Wczoraj kurs szwajcarskiej waluty był najwyższy od 15 miesięcy i sięgał po południu 3,12 zł. Stosowany przez banki do przeliczania rat kurs sprzedaży był jeszcze wyższy i sięgał nawet 3,20 zł. Jeszcze na początku marca za franka płacono 2,64 zł.
Co to oznacza dla posiadaczy kredytów w tej walucie? Wzrost miesięcznych obciążeń z tytułu spłaty zadłużenia. Rata kredytu w kwocie 300 tys. zł, zaciągniętego na początku 2007 roku przy kursie 2,37 i marży 1,5 proc. wyniosła wczoraj 1446 zł, a gdyby utrzymywał się kurs z początku marca byłaby o 200 zł niższa. W najgorszej sytuacji są osoby, które zaciągnęły kredyt we frankach w sierpniu 2008 r., gdy kurs tej waluty był rekordowo niski.
Mimo tego doradcy finansowi zalecają spokój i odradzają pochopne decyzje o przewalutowaniu kredytów na złote. Przypominają przy tym, że posiadacze kredytów we franku płacą dziś wyjątkowo niskie odsetki, a to za sprawą niskich rynkowych stóp dla franka. Trzymiesięczna stopa LIBOR (na której najczęściej oparte jest oprocentowanie takich kredytów, do której doliczana jest stała marża) wynosi bowiem dla szwajcarskiej waluty tylko 0,11 proc.
Gwałtowne umocnienie franka szwajcarskiego rozpoczęło się w ubiegłym tygodniu. Jest konsekwencją rezygnacji przez Szwajcarów z interwencji, które miały przeciwdziałać aprecjacji ich waluty. Szwajcarski bank centralny obawiał się, że zbyt mocny frank może pogorszyć konkurencyjność lokalnych eksporterów i doprowadzić do osłabienia wzrostu gospodarczego. Bankierzy centralni martwili się również, że rosnący kurs franka wywoła tendencje deflacyjne – czyli spadku ogólnego poziomu cen.

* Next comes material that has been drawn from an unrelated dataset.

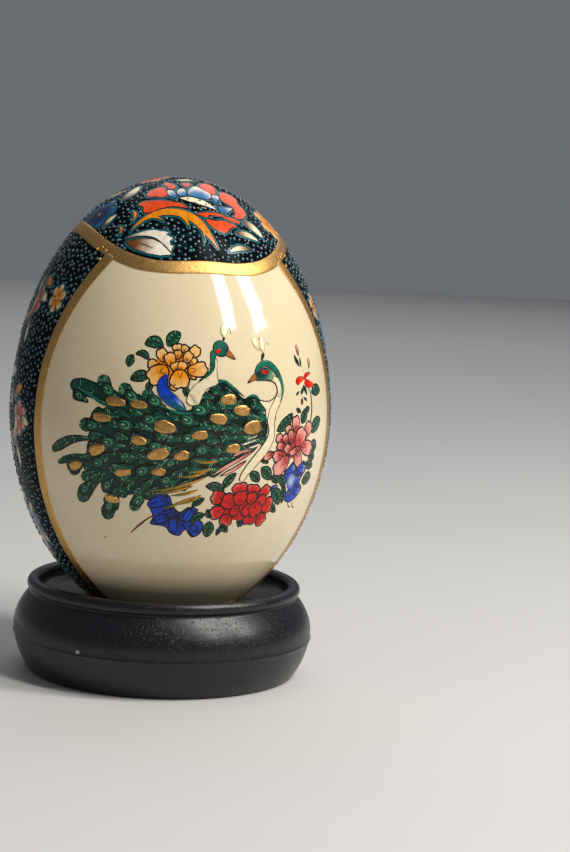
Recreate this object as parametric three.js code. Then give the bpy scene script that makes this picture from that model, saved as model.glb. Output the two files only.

Kilka dni temu przedstawiciele banku centralnego stwierdzili jednak, że żadne z tych zagrożeń nie daje o sobie znać. Umocnienie franka jest związane również z tym, że jest to waluta uważana za „bezpieczną przystań” – szczególnie w zestawieniu z przeżywającymi kryzys finansów publicznych krajami strefy euro.